Slobciaaaa....miód na moje serducho skacowane....:)
http://sznupkowiewpodrozyzycia.blogspot.co.uk/
Slobcia, czy dobrze zrozumiałam, że wczasy wykupłaś 2 dni przed wylotem? Na jakim portalu wyszukujesz takie super Last Minute?
Podróż to jedyny zakup, który czyni Cię bogatszym.
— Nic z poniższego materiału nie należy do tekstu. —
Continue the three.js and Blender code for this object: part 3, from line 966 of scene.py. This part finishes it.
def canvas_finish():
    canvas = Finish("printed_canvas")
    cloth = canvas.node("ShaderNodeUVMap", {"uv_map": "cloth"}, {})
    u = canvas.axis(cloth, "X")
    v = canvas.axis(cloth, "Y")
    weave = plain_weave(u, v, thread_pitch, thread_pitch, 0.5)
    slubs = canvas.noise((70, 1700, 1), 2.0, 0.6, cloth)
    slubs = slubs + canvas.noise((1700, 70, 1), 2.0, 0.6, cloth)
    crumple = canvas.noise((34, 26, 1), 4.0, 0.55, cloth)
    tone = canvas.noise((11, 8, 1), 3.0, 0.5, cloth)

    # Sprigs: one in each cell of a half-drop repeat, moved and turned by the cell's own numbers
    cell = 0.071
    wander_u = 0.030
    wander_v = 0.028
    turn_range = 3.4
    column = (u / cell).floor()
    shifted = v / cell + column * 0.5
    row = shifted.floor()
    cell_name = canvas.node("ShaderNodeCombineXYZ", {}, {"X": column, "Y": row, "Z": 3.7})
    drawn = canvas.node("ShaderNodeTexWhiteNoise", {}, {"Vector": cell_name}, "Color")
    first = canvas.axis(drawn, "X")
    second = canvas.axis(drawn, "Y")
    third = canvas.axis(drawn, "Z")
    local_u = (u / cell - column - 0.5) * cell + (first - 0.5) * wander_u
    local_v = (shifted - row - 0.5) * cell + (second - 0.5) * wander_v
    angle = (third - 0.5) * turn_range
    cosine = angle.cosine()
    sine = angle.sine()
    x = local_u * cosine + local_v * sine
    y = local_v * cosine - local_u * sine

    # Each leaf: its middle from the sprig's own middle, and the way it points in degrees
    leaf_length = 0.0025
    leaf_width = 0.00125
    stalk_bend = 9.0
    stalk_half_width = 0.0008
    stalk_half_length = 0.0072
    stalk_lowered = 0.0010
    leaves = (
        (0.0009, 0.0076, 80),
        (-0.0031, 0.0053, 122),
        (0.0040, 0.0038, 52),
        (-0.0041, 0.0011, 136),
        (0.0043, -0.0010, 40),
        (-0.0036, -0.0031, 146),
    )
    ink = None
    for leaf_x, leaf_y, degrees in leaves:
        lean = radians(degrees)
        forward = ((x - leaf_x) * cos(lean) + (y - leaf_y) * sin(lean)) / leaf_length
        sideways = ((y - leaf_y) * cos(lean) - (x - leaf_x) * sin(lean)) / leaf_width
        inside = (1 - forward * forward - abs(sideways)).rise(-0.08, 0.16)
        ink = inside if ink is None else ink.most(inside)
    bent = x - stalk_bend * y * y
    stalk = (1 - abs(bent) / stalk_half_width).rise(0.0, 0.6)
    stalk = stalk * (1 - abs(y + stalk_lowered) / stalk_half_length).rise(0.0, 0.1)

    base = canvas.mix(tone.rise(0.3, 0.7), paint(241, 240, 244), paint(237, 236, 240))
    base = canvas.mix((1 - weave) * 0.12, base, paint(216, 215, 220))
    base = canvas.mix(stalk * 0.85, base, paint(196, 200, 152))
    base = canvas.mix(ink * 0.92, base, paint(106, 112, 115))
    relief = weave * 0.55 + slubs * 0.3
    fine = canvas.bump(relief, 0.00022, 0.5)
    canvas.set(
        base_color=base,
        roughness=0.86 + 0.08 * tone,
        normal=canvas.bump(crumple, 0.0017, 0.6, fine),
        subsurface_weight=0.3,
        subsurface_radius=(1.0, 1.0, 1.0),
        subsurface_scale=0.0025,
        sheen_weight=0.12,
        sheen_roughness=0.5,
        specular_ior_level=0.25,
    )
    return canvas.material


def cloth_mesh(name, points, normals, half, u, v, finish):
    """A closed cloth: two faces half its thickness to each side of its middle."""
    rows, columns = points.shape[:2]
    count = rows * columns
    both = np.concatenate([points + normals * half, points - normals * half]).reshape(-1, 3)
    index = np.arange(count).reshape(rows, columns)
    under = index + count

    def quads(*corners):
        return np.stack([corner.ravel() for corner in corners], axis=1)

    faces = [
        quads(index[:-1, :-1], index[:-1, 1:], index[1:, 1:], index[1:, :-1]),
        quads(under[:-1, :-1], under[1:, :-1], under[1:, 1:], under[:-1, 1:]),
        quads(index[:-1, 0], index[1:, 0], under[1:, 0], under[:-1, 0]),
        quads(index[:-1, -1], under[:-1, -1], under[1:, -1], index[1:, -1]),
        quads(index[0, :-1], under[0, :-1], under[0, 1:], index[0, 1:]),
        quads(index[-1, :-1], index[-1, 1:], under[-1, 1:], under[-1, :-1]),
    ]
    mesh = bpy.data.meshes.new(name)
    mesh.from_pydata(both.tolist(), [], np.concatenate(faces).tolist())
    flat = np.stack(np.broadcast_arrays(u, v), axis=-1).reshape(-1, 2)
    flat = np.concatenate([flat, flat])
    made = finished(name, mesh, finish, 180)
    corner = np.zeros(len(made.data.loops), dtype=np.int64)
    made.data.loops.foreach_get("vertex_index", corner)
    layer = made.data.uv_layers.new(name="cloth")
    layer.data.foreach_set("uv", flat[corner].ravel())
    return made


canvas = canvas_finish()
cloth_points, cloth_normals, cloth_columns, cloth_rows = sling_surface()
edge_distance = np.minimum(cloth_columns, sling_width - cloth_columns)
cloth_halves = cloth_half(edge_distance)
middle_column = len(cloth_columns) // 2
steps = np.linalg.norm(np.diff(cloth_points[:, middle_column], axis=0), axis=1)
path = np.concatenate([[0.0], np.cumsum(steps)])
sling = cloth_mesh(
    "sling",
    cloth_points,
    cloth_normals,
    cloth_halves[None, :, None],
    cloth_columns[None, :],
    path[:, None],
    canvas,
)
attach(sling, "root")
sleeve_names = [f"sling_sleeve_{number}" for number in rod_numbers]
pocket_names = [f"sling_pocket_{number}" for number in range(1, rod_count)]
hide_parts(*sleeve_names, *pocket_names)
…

Witam wszystkich zgromadzonych Tak-dokładnie dwa dni przed wylotem kupiliśmy wycieczkę na wakacje.pl Tak jak pisałam to od daaawwna śledziłam ceny. I wiedziałam, że poniżej 4,5 za osobę da się Jednak tym razem jeszcze w piątek rano cena była ok. 5300 za osobę. Śmiesznie to wyglądało-walizki spakowane czekają przy drzwiach. na biurku leży wydruk z Polsiego Busa i rezerwacja hostelu. a my...czekamy na ofertę. ale warto było.
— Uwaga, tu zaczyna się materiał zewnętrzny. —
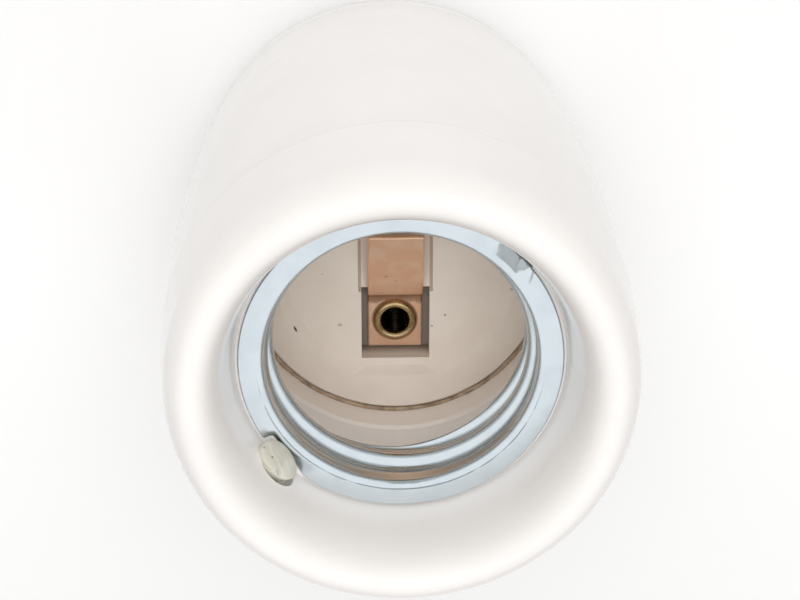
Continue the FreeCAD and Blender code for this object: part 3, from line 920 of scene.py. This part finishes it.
@dataclass
class ScrewShell:
    """Rolled screw shell: notched flange, bend and round thread, drawn from one sheet."""

    sheet: float = 0.45
    flange_radius: float = 15.4
    flange_top: float = 51.3
    lip_radius: float = 13.0
    crest_radius: float = 12.2
    thread_depth: float = 1.1
    pitch: float = 25.4 / 7.0
    length: float = 7.2
    bend: float = 0.7
    ramp: tuple[float, float] = (0.9, 2.3)
    phase: float = 1.15
    turns: int = 600
    notches: tuple[Notch, Notch] = (
        Notch(angle=221.0, fall=(-2.8, -1.9), rise=(0.2, 3.5), floor=14.75, press=0.6,
              fold=(13.95, 14.75)),
        Notch(angle=45.0, fall=(-1.6, -1.15), rise=(1.1, 2.4), floor=15.3, press=0.75,
              fold=(13.85, 15.4)),
    )
    crease_angles: tuple[float, ...] = (39.8, 37.6, 35.4)
    crease_from: tuple[float, float] = (13.75, 14.5)
    crease_height: float = 0.30
    crease_width: float = 0.26
    rounding: float = 0.08

    def round_thread(self, along: float) -> float:
        """Depth outside the crests: equal arcs of crest and root that meet halfway.

        Args:
            along: Distance along the axis from a crest, in millimetres.

        Returns:
            The depth in millimetres.
        """
        arc = ((self.pitch / 2) ** 2 + self.thread_depth ** 2) / (4 * self.thread_depth)
        from_crest = abs(math.remainder(along, self.pitch))
        from_root = self.pitch / 2 - from_crest
        if from_crest < from_root:
            return arc - math.sqrt(arc * arc - from_crest * from_crest)
        return self.thread_depth - arc + math.sqrt(arc * arc - from_root * from_root)

    def sag(self, radius: float, angle: float) -> float:
        """How far the sheet is pressed down round its notches, in millimetres.

        Args:
            radius: Radius in the flange.
            angle: Angle about the holder's axis.

        Returns:
            The drop in millimetres.
        """
        total = 0.0
        for notch in self.notches:
            reach = notch.depth(angle, radius)
            low, high = notch.fold
            down = max(0.0, (radius - low) / (high - low))
            total += notch.press * reach * down * smooth(radius, low, low + 0.3)
        return total

    def edge_radius(self, angle: float) -> float:
        """Outer radius of the flange at an angle, with its notches.

        Args:
            angle: Angle about the holder's axis.

        Returns:
            The radius in millimetres.
        """
        radius = self.flange_radius
        for notch in self.notches:
            radius -= notch.depth(angle, self.flange_radius) * (self.flange_radius - notch.floor)
        return radius

    def crumple(self, radius: float, angle: float) -> float:
        """Creases of the flange where it was driven in beside its dented notch.

        Args:
            radius: Radius in the flange.
            angle: Angle about the holder's axis.

        Returns:
            The rise of the sheet in millimetres.
        """
        total = 0.0
        for order, centre in enumerate(self.crease_angles):
            lean = (radius - 14.4) * (0.35 + 0.2 * order)
            across = turn_between(angle, math.radians(centre)) * radius - lean
            total += (self.crease_height - 0.06 * order) * math.exp(-(across / self.crease_width) ** 2)
            total -= 0.16 * math.exp(-((across - 0.42) / 0.2) ** 2)
        return total * smooth(radius, *self.crease_from)

    def point(self, share: float, region: Region, angle: float, back: float) -> Vector:
        """Point of the sheet.

        Args:
            share: Way through the region, from 0 to 1.
            region: Region of the sheet.
            angle: Angle about the holder's axis.
            back: Distance behind the face that a lamp cap meets.

        Returns:
            The point in millimetres.
        """
        if region is Region.FLANGE:
            outer = self.edge_radius(angle)
            inner = self.lip_radius + self.bend
            radius = outer + (inner - outer) * share
            height = self.flange_top - back - self.sag(radius, angle) + self.crumple(radius, angle)
            return polar(radius, angle, height)
        if region is Region.BEND:
            swing = share * math.pi / 2
            reach = self.bend - back
            radius = self.lip_radius + self.bend - reach * math.sin(swing)
            height = self.flange_top - self.bend + reach * math.cos(swing)
            return polar(radius, angle, height - self.sag(radius, angle))
        depth = share * (self.length - self.bend)
        along = depth + (angle + self.phase) * self.pitch / (2 * math.pi)
        inward = self.lip_radius - self.crest_radius - self.round_thread(along)
        radius = self.lip_radius + back - inward * smooth(depth, *self.ramp)
        radius += 0.006 * wobble(3.0 * math.cos(angle), 3.0 * math.sin(angle), depth, 1.3)
        return polar(radius, angle, self.flange_top - self.bend - depth)

    def build(self, finish: Material) -> None:
        """Make the shell as one closed sheet and seat it.

        Args:
            finish: Material of the piece.
        """
        flange, bend, bore = Region
        edges = (self.rounding, self.sheet - self.rounding)
        steps = [(k / 12, flange, 0.0) for k in range(12)] + [(k / 10, bend, 0.0) for k in range(10)]
        steps += [(k / 72, bore, 0.0) for k in range(73)]
        steps += [(1.0, bore, back) for back in edges]
        steps += [(1.0 - k / 36, bore, self.sheet) for k in range(37)]
        steps += [(1.0 - k / 3, bend, self.sheet) for k in range(1, 4)]
        steps += [(1.0 - k / 5, flange, self.sheet) for k in range(1, 6)]
        steps += [(0.0, flange, back) for back in reversed(edges)]
        rows = []
        for share, region, back in steps:
            inset = self.rounding if back in (0.0, self.sheet) else 0.0
            row = []
            for angle in circle(self.turns):
                spot = self.point(share, region, angle, back)
                if region is flange and share == 0.0:
                    spot -= polar(inset * 0.6, angle, 0.0)
                row.append(spot)
            rows.append(row)
        shell = grid_object("rolled_screw_shell", rows, loop_rows=True, loop_columns=True)
        place(shell, "holder", ["screw_shell"], finish)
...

Gdy lecieliśmy w 2011 r. w ogóle płaciliśmy 3800/os za dwa tygodnie z all:) tez mega fuksem.
Dobra-jadę dalej!:)
Lądujemy w Mombasie i od razu uderza w nas gorące powietrze. Gdy zobaczyłam to lotnisko to aż ze szczęścia się popłakałam Bardzo chciałam wrócić do Kenii i właśnie to się działo.
Przechodzimy przez kontrolę paszportową, wykupujemy wizę i już od razu z każdej strony słychać Jambo. Bardzo lubię Kenijczyków za ich otwartość i uśmiech W miarę szybko rozdzielają nas do autokarów, które dowiozą nas do hoteli. Tym razem przejazd jest dość krótki- trwa około 45 min(chyba ).
Dojeżdżamy do hotelu, zakwaterowanie trochę się przedłuża. Robi się przed 24. Pomimo późnej pory zapraszają nas na kolację. Tak naprawdę w hotelu już ciemno. W restauracji też tylko nieliczne światła się palą i do tego takie silne, ala jarzeniówki. Pierwszy raz w życiu myślę, że ten hotel nie jest ok. ale cóż. Zmęczeni kładziemy się spać. Wstajemy rano. Wita nas piękna pogoda. W świetle dziennym hotel przedstawia się zupełnie inaczej!!! Jesteśmy bardzo szczęśliwi!